Pakistan’s inflation hits 48-year high as IMF team visits for meet - GulfToday

Pakistan’s inflation hits 48-year high as IMF team visits for meet

People throng a wholesale market in Karachi on Wednesday. Agence France-Presse

People throng a wholesale market in Karachi on Wednesday. Agence France-Presse

Inflation has risen to a 48-year high in crisis-hit Pakistan, according to government data released on Wednesday, as IMF officials visit for urgent talks on a stalled bailout package.

Year-on-year inflation in January was recorded at 27.55 per cent, its highest since May 1975.

Pakistan’s economy is in dire straits, stricken by a balance of payments crisis as it attempts to service high levels of external debt, amid political chaos and a deteriorating security situation.

The world’s fifth most populous country has less than $3.7 billion in its central bank -- enough to cover just three weeks of imports.

On Tuesday, a delegation from the International Monetary Fund arrived in Islamabad to revive negotiations over a stalled bailout package with the government, which had long held out from meeting the global lender’s tough conditions.

Food prices rose by a staggering 43 per cent in January year-on-year, which analyst Yousuf Nazar based in Britain described as a “killer”.

“The overall rate actually masks or understates the misery of the people, and what is really going on behind these numbers,” he told AFP.

“It also reflects badly on the management -- on the managers of the economy.” In the past week, with the prospect of national bankruptcy looming and no countries willing to offer less painful bailouts, Islamabad has started to bow to pressure to meet IMF demands.

The government loosened controls on the rupee to rein in a rampant black market in US dollars, a step that caused the currency to plunge to a record low. Artificially cheap petrol prices have also been hiked.

The state bank is no longer issuing letters of credit, except for essential food and medicines, causing a backlog of thousands of shipping containers at Karachi port stuffed with stock the country can no longer afford.

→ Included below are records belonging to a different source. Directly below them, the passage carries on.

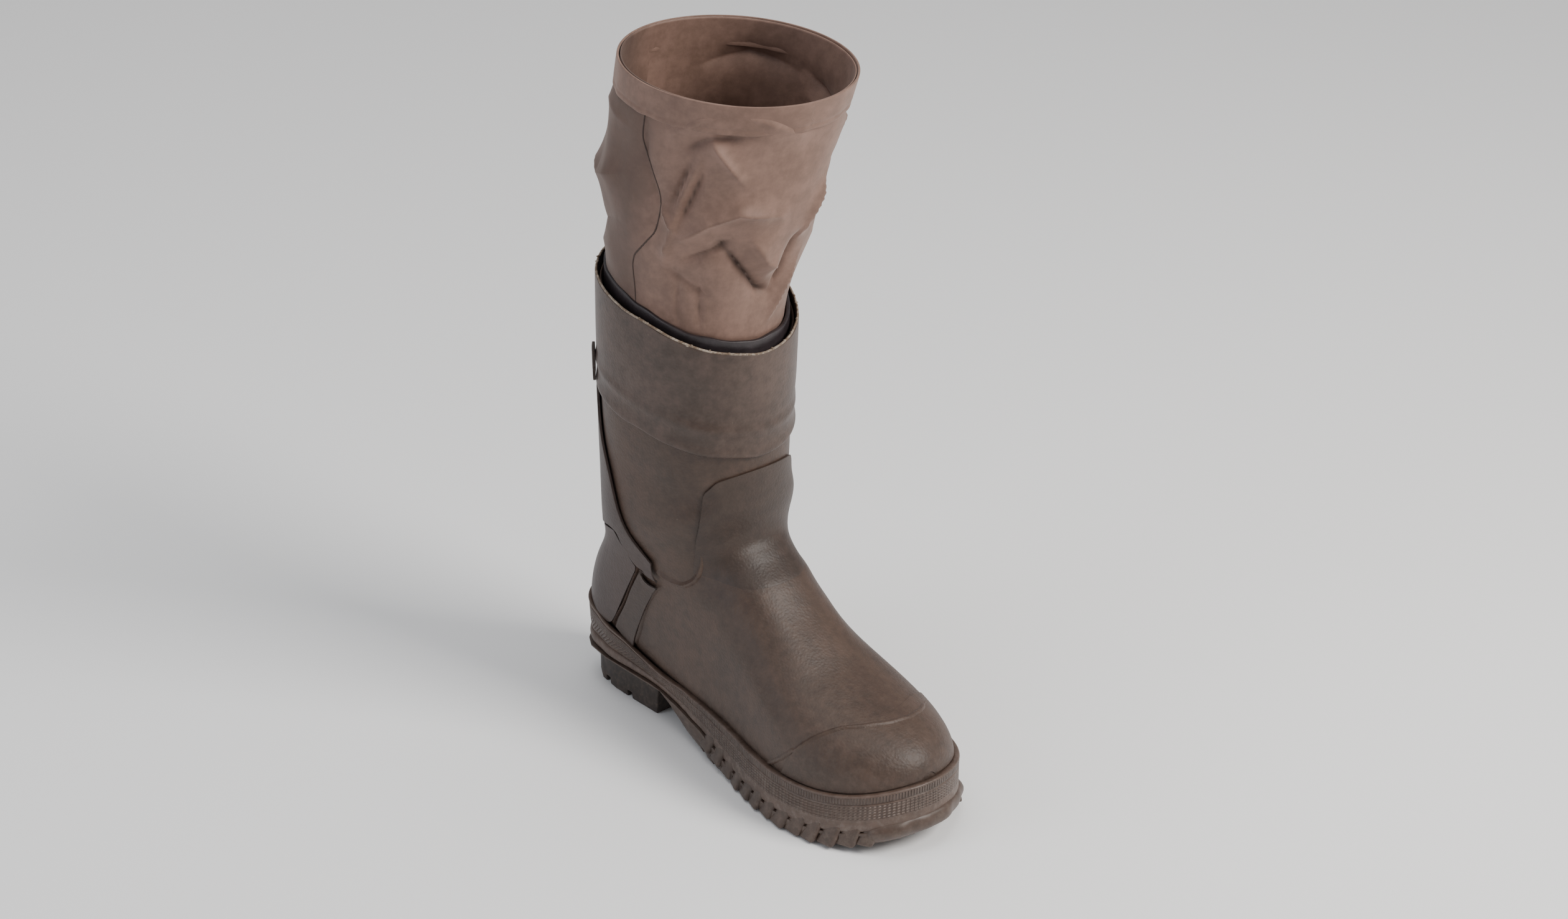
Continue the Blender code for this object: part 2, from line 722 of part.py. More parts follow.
def make_heel():
    breast_y = HEEL_BACK_Y - HEEL_BREAST * FOOT_LENGTH
    ring = grow(PLAN, FOXING_THICKNESS - HEEL_INSET)
    half = [p for p in ring[: SOLE_RING // 2] if p.y > breast_y + 0.003]
    other = [p for p in ring[SOLE_RING // 2:] if p.y > breast_y + 0.003]
    outline = other + half
    first = Vector((outline[0].x, breast_y, 0))
    last = Vector((outline[-1].x, breast_y, 0))
    outline = [first] + outline + [last]
    centre = Vector((0.0, 0.5 * (breast_y + HEEL_BACK_Y), 0.0))
    bm = bmesh.new()
    rows = []
    for level, size in ((HEEL_BLOCK_HEIGHT, 1.0), (HEEL_BEVEL_HEIGHT, 0.975), (0.0, 0.95)):
        row = [centre + (p - centre) * size for p in outline]
        rows.append([Vector((p.x, p.y, level)) for p in row])
    made = add_grid(bm, rows, True)
    bm.faces.new(made[0])
    bm.faces.new(made[-1])
    heel = object_from("heel", bm, DARK_RUBBER)
    slots = bmesh.new()
    for k in range(2):
        y = centre.y + (k - 0.5) * 0.024
        add_box(slots, (0.0, y, 0.0), (BALL_WIDTH, LUG_SLOT, 0.010), 0.0)
    cutter = object_from("heel_slots", slots, DARK_RUBBER, CUTTERS)
    cutter.hide_render = True
    cutter.display_type = "WIRE"
    cut = heel.modifiers.new("slots", "BOOLEAN")
    cut.operation = "DIFFERENCE"
    cut.object = cutter
    return heel


def make_insole():
    inside = level_ring(-WALL - 3 * GAP, lambda y: footbed(y) + WALL + 0.5 * INSOLE_THICKNESS, SOLE_RING)
    bm = bmesh.new()
    rings = add_grid(
        bm,
        [
            at_height(grow(inside, -0.0020), lambda y: footbed(y) + WALL + 4 * GAP + INSOLE_THICKNESS),
            at_height(grow(inside, -0.0068), lambda y: footbed(y) + WALL + 4 * GAP),
        ],
        True,
    )
    ladder(bm, rings[0])
    ladder(bm, rings[1])
    return object_from("insole", bm, LINING)


def make_cuff():
    shares = ring_shares(AROUND)
    rows = []
    for k in range(5):
        row = []
        for v in shares:
            low = cuff_low(v)
            row.append((low + (collar_at(v) - low) * k / 4, v))
        rows.append(row)
    return layer("cuff", rows, GAP, CUFF_THICKNESS, BROWN_RUBBER, wrap=True)


def make_liner():
    shares = ring_shares(AROUND)
    rows = [[(drop_from_collar(v, LINER_DEPTH), v) for v in shares]]
    rows.append([(drop_from_collar(v, LINER_DEPTH * 0.4), v) for v in shares])
    rows.append([(rise_from_collar(v, LINER_RISE), v) for v in shares])
    outer = -WALL - 2 * GAP
    return layer("liner", rows, outer - LINER_THICKNESS, outer, BLACK_BAND, wrap=True)


def table_value(x, table, column):
    return float(np.interp(x, [row[0] for row in table], [row[column] for row in table]))


def round_place(turn, side):
    # way round the slice from the back: side 1 is the outer side of the foot
    return turn if side > 0 else (1 - turn) % 1.0


def s_at_height(v, height_of, low, high, clear):
    # lowest slice reached from high, going down, before the point at v sinks to the given height
    def over(s):
        x, y, z = skin_point(s, v)
        return z > height_of(y) + clear

    step = 0.25
    while high - step > low and over(high - step):
        high -= step
    for _ in range(16):
        step *= 0.5
        if high - step > low and over(high - step):
            high -= step
    return high


def cuff_low(v):
    front = 0.5 - 0.5 * math.cos(2 * math.pi * v)
    return drop_from_collar(v, CUFF_HEIGHT + CUFF_DIP * front ** 2)


def make_back_stay():
    turns = [0.0, 0.03125, 0.0625, 0.09375, 0.110] + [row[0] for row in STAY_EDGES if row[0] > 0.115]
    columns = [-turn for turn in turns[:0:-1]] + turns
    rows = []
    for up in spaced(0.0, 1.0, 5):
        row = []
        for turn in columns:
            v = turn % 1.0
            low = COLLAR - table_value(abs(turn), STAY_EDGES, 1)
            high = min(COLLAR - table_value(abs(turn), STAY_EDGES, 2), cuff_low(v) - 0.015)
            row.append((low + (high - low) * up, v))
        rows.append(row)
    return layer("back_stay", rows, LAYER_GAP + GAP, STRAP_THICKNESS, BROWN_RUBBER)


def pressed(values, low, high):
    # the values held between two ends, with thin slivers left beside the ends
    count = len(values)
    sliver = 0.03 * (high - low)
    middle = [
        min(max(value, low + (k + 1) * sliver), high - (count - k) * sliver) for k, value in enumerate(values)
    ]
    return [low] + middle + [high]


def make_heel_counter():
    # its rows are the upper's own slices, pressed together where the piece ends
    crossing = line_place(line_start(0), 0)[0]
    turns = [0.0, 0.03125, 0.0625, 0.09375, 0.125, 0.137, 0.15625, 0.1875, 0.21875, 0.240, 0.255]
    turns = sorted(turns + [crossing])
    columns = [-t for t in turns[:0:-1]] + turns
    slices = [s for s in UPPER_SLICES if 13.5 < s < 19.0]
    edges = []
    for turn in columns:
        v = turn % 1.0
        size = abs(turn)
        high = COLLAR - table_value(size, STAY_EDGES, 1) - 0.12
        low = s_at_height(v, foxing_top, 10.0, high, EDGE_CLEAR)
        edges.append((max(low, COLLAR - table_value(size, SIDE_LINES, 1)), high))
    columns_of_s = [pressed(slices, low, high) for low, high in edges]
    rows = []
    for i in range(len(slices) + 2):
        rows.append([(column[i], turn % 1.0) for column, turn in zip(columns_of_s, columns)])
    return layer("heel_counter", rows, LAYER_GAP + GAP, LAYER_GAP + GAP + CAP_THICKNESS, BROWN_RUBBER)


def line_place(along, turn_column):
    # a point on one of the two raised lines, 0 at the sole and 1 under the strap
    steps = [k / (len(SIDE_LINES) - 1) for k in range(len(SIDE_LINES))]
    turn = float(np.interp(along, steps, [row[turn_column] for row in SIDE_LINES]))
    down = float(np.interp(along, steps, [row[turn_column + 1] for row in SIDE_LINES]))
    return turn, COLLAR - down


def line_start(turn_column):
    # where the raised line comes out of the foxing
    low = 0.0
    high = 1.0
    for _ in range(24):
        middle = 0.5 * (low + high)
        turn, s = line_place(middle, turn_column)
        x, y, z = skin_point(s, turn)
        if z < foxing_top(y) + EDGE_CLEAR:
            low = middle
        else:
            high = middle
    return high


def make_side_strip(name, side):
    start_1 = line_start(0)
    start_2 = line_start(2)
    rows = []
    for up in spaced(0.0, 0.965, 8):
        turn_1, first = line_place(start_1 + (1 - start_1) * up, 0)
        turn_2, second = line_place(start_2 + (1 - start_2) * up, 2)
        row = []
        for across in spaced(0.0, 1.0, 6):
            turn = turn_1 + 0.008 + (turn_2 - turn_1 - 0.008) * across
            s = first - 0.14 + (second - first + 0.14) * across
            row.append((s, round_place(turn, side)))
        rows.append(row)
    return layer(name, rows, LAYER_GAP, OVERLAY + LAYER_GAP, DARK_RUBBER)


def make_toe_cap():
    rows = []
    columns = spaced(-1.0, 1.0, 17)
    front = []
    for c in columns:
        v = 0.5 + 0.20 * c
        front.append((s_at_height(v, foxing_top, 0.0, 3.0, EDGE_CLEAR), v))
    rows.append(front)
    for up in spaced(0.1, 1.0, 9):
        row = []
        for c in columns:
            reach = 0.28 * abs(c)
            s = 0.35 + (table_value(reach, CAP_EDGE, 1) - 0.35) * up
            side = -1 if c > 0 else 1
            limit = abs(0.5 - v_at_height(s, side, foxing_top, EDGE_CLEAR))
            s = 0.35 + (table_value(limit * abs(c), CAP_EDGE, 1) - 0.35) * up
            limit = abs(0.5 - v_at_height(s, side, foxing_top, EDGE_CLEAR))
            row.append((s, 0.5 + limit * c))
        rows.append(row)
    return layer("toe_cap", rows, LAYER_GAP, LAYER_GAP + CAP_THICKNESS, BROWN_RUBBER)


def make_shin_panel():
    # its inner rows and columns are the upper's own, so that the two faceted forms stay apart
    turns = [k / AROUND for k in range(-5, 6)]
    low_s, high_s = COLLAR - PANEL_SIDES[-1][0], COLLAR - PANEL_SIDES[0][0]
    widest = max(half for _, half in PANEL_SIDES)
    slices = [s for s in UPPER_SLICES if low_s + 0.2 < s < high_s - 0.2]
    count = len(slices) + 2
    rows = []
    for i in range(count):
        row = []
        for j in range(len(turns) + 2):
            turn = ([-1.0] + [t / widest for t in turns] + [1.0])[j]
            low = low_s + 1.5 * turn ** 2
            high = high_s - 0.3 * abs(turn) ** 5
            s = pressed(slices, low, high)[i]
            half = table_value(COLLAR - s, PANEL_SIDES, 1)
            row.append((s, 0.5 + pressed(turns, -half, half)[j]))
        rows.append(row)
    return layer("shin_panel", rows, LAYER_GAP, LAYER_GAP + OVERLAY, BROWN_RUBBER)


def make_tab():
    centre = 0.878
    half = 0.5 * TAB_WIDTH / (math.pi * 0.5 * (SHAFT_DEPTH + SHAFT_WIDTH))
    rows = []
    for up in (0.06, 0.5, 1.0):
        row = []
        for c in (-1.0, -0.4, 0.4, 1.0):
            v = centre + half * c
            low = cuff_low(v)
            high = drop_from_collar(v, CUFF_HEIGHT - TAB_HEIGHT)
            row.append((low + (high - low) * up, v))
        rows.append(row)
    inner = CUFF_THICKNESS + LAYER_GAP
    return layer("cuff_tab", rows, inner, inner + TAB_THICKNESS, DARK_RUBBER)


def leg_point(h, turn, offset=0.0):
    # turn runs round the leg as v does round the shaft
    h_shift, h_aside, deep, wide = (table_value(h, LEG_SECTIONS, k) for k in (1, 2, 3, 4))
    angle = 2 * math.pi * turn
    centre_y = SHAFT_FRONT_Y + 0.5 * SHAFT_DEPTH - LEG_LEAN * h_shift
    centre_x = LEG_ASIDE * h_aside
    taken = WALL + 2 * GAP + LINER_THICKNESS + LEG_CLEARANCE
    inside_deep = 0.5 * SHAFT_DEPTH - taken
    inside_wide = 0.5 * SHAFT_WIDTH - taken
    half_deep = inside_deep + deep * (0.5 * LEG_TOP_DEPTH - inside_deep) + offset
    half_wide = inside_wide + wide * (0.5 * LEG_TOP_WIDTH - inside_wide) + offset
    return Vector((
        centre_x + half_wide * math.sin(angle),
        centre_y + half_deep * math.cos(angle),
        LEG_BOTTOM_HEIGHT + h * (LEG_TOP_HEIGHT - LEG_BOTTOM_HEIGHT),
    ))


def make_leg():
    bm = bmesh.new()
    shares = ring_shares(AROUND)
    levels = spaced(0.0, 1.0, 8)
    add_grid(bm, [[leg_point(h, turn) for turn in shares] for h in levels], True)
    leg = object_from("leg", bm, LEG_FABRIC)
    wall = leg.modifiers.new("wall", "SOLIDIFY")
    wall.thickness = LEG_WALL
    wall.offset = -1.0
    return leg


def make_hem():
    bm = bmesh.new()
    shares = ring_shares(AROUND)
    start = 1 - HEM_HEIGHT / (LEG_TOP_HEIGHT - LEG_BOTTOM_HEIGHT)
    levels = spaced(start, 1.0, 3)
    add_grid(bm, [[leg_point(h, turn, GAP + HEM_THICKNESS) for turn in shares] for h in levels], True)
    hem = object_from("leg_hem", bm, LEG_FABRIC)
    wall = hem.modifiers.new("wall", "SOLIDIFY")
    wall.thickness = HEM_THICKNESS
    wall.offset = -1.0
    return hem


make_upper()
make_foxing()
OUTSOLE = make_outsole()
cut_lugs(OUTSOLE)
make_heel()
make_insole()
make_cuff()
make_liner()
make_back_stay()
make_heel_counter()
make_side_strip("side_strip_inner", -1)
make_side_strip("side_strip_outer", 1)
make_toe_cap()
make_shin_panel()
make_tab()
make_leg()
make_hem()
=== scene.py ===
# Bootfoot wader, left foot: a brown rubber boot with the lower end of its fabric leg, on a pale floor.
# Metres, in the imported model's frame: Z up, the toe points to -Y, the foot's inner side is -X.

import math

import bmesh
import bpy
import numpy as np
from mathutils import Matrix, Vector
from mathutils.bvhtree import BVHTree


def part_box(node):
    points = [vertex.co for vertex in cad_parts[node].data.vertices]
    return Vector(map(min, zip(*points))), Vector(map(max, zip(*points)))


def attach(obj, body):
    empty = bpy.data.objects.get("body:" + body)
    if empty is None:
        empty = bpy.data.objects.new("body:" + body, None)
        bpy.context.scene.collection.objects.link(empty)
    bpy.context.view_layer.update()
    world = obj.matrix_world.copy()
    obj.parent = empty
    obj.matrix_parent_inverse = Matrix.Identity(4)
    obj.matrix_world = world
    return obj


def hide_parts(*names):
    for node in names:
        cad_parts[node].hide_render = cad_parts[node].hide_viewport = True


mm = 0.001

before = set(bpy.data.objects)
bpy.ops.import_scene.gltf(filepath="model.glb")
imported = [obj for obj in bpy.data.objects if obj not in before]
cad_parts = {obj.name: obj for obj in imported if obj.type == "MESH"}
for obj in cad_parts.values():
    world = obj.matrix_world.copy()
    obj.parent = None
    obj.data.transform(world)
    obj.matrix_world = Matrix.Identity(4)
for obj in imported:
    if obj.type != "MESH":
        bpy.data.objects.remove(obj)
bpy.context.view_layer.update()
print("frame loaded,", len(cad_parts), "nodes")


# Node helpers. A material is built with short calls that return output sockets.

def startMaterial(name):
    made = bpy.data.materials.new(name)
    made.use_nodes = True
    tree = made.node_tree
    shader = tree.nodes["Principled BSDF"]
    return made, tree, shader


def setInputs(tree, made, inputs):
    for key, value in inputs.items():
        if isinstance(value, bpy.types.NodeSocket):
            tree.links.new(value, made.inputs[key])
        else:
            made.inputs[key].default_value = value
    return made


def node(tree, kind, inputs=None, **settings):
    made = tree.nodes.new(kind)
    for key, value in settings.items():
        setattr(made, key, value)
    return setInputs(tree, made, inputs or {})


def calc(tree, operation, a, b=0.0, c=0.0):
    return node(tree, "ShaderNodeMath", {0: a, 1: b, 2: c}, operation=operation).outputs[0]


def blend(tree, share, first, second):
    made = node(tree, "ShaderNodeMix", {"Factor": share}, data_type="RGBA")
    for socket, value in ((made.inputs[6], first), (made.inputs[7], second)):
        if isinstance(value, bpy.types.NodeSocket):
            tree.links.new(value, socket)
        else:
            socket.default_value = (*value, 1.0)
    return made.outputs[2]


def stepUp(tree, value, low, high):
    return node(
        tree, "ShaderNodeMapRange", {"Value": value, "From Min": low, "From Max": high},
        interpolation_type="SMOOTHSTEP",
    ).outputs[0]


def objectPlace(tree):
    return node(tree, "ShaderNodeTexCoord").outputs["Object"]


def noise(tree, place, scale, detail=3.0, roughness=0.5):
    return node(
        tree, "ShaderNodeTexNoise",
        {"Vector": place, "Scale": scale, "Detail": detail, "Roughness": roughness},
    ).outputs["Fac"]


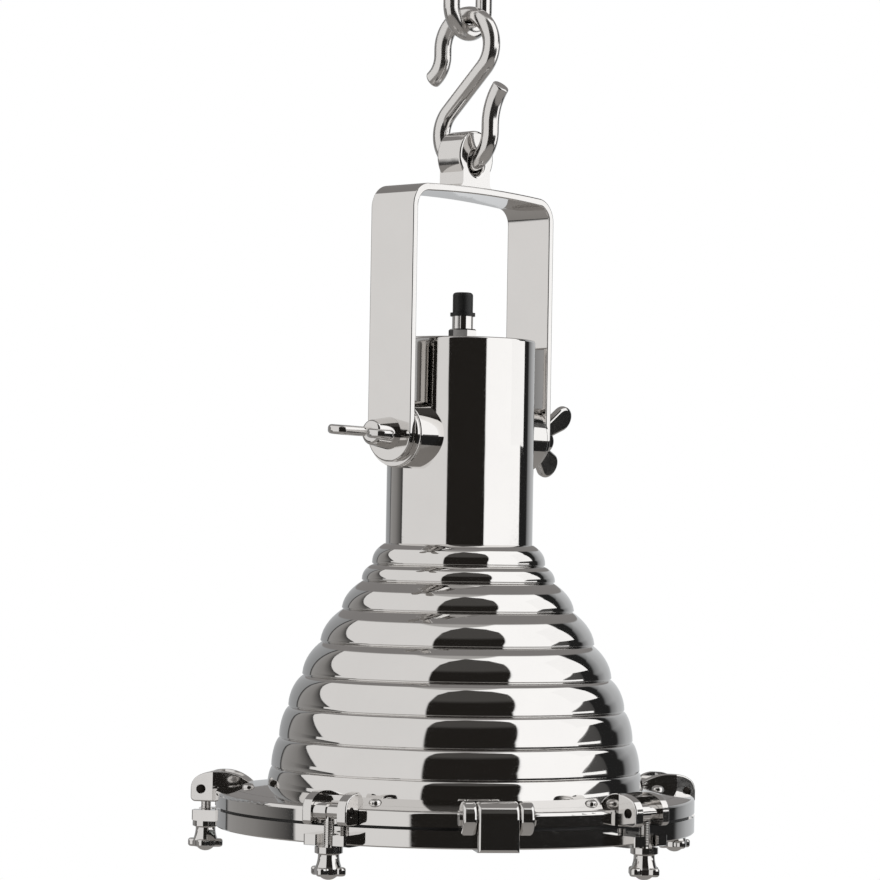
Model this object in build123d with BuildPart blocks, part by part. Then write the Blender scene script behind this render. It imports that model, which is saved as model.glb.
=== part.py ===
from build123d import *
from math import acos, atan, cos, radians, sin, sqrt, tan
import os

# Industrial pendant lamp, in millimetres, Z up.
# The origin is the crown inside the upper end of the chain link, where the lamp hangs.
# X is the tilt axis of the yoke. Azimuths are counted from -Y towards +X.

# Fits
running_clearance = 0.05
slip_clearance = 0.1
seat_gap = 0.3
overrun = 10.0

# Chain link
link_wire = 10.5
link_inner_length = 46.0
link_inner_width = 21.0

# S-hook
hook_wire = 11.0
hook_height = 95.2
hook_loop_radius = 20.0
hook_leg = 4.5
hook_tip_flare = 8.6
hook_upper_tip = 8.5
hook_lower_tip = -0.9
hook_tip_round = 1.2

# Eye on the yoke
eye_hole = 15.0
eye_hole_round = 2.5
eye_seat_gap = 2.8
eye_hole_height = 16.2
eye_radius = 16.5
eye_crown = 13.0
eye_depth = 19.4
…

Industry has been hammered by the imports block and massive rupee devaluation. Public construction projects have halted, textiles factories have partially shut down and domestic investment has slowed.

The National Consumer Price Index for January rose by 2.88 per cent from the previous month, the figures released by the country’s statistics bureau on Wednesday showed.

In downtown Karachi on Monday, dozens of day labourers including carpenters and painters waited with their tools on display for work that never comes.

“The number of beggars has increased and the number of labourers has decreased,” said 55-year-old mason Zafar Iqbal, who was eating biryani from a plastic bag donated by a passerby.

“Inflation is so high that one cannot earn enough.” Former prime minister Imran Khan, who was ousted last year in a no-confidence motion, negotiated a multi-billion-dollar loan package from the IMF in 2019.

But he reneged on promises to cut subsidies and market interventions that had cushioned the cost-of-living crisis, causing the programme to stall.

It is a common pattern in Pakistan, where most people live in rural poverty, with more than two dozen IMF deals brokered and then broken over the decades.

Pakistan’s consumer price index rose 27.5% year-on-year in January, the statistics bureau said on Wednesday, underscoring consistently high inflation amidst economic turmoil in the South Asian nation.

Pakistan’s economy has reeled from a sharp currency deprecation and foreign currency reserves have fallen to cover just three weeks of imports. Floods also devastated the country in August last year.

Prices were up 2.9% in January from the previous month, the pakistan Bureau of Statistics (PBS) said in a statement. In December, the CPI rose 24.5% on year.

Arif Habib Limited, a Karachi-based investment firm said year-on-year inflation was the highest since May 1975, which saw a rise of 27.8%.

Mohammed Sohail, CEO at local brokerage firm Topline Securities, said the inflation statistics were expected after the pakistani rupee’s fall over the last few days, the removal of subsidies and rising taxes.

“This takes average inflation for the seven months of the current fiscal year to 25.4% compared to 10.3% in the same period last year,” Sohail said.

Urban core inflation rose 15.4% year-on-year, and 1.4% from December, while rural core inflation rose 19.4% compared to last year, and 1.5% compared to last month. pakistan’s central bank highlighted rising core inflation as a concern and a reason for hiking policy rates.

Pakistan’s finance ministry said in its monthly outlook released on Tuesday that inflation for January was forecast in the range of 24%-28%, citing supply-side factors and economic and political uncertainty.

Food inflation increased by 42.9% year-on-year, and by 5% over the last month. While perishable items were up 61.6% over the last year, their prices fell 1.76% from December 2022, PBS said.

The country is negotiating with the International Monetary Fund to try to unlock bailout funds to assist its struggling economy.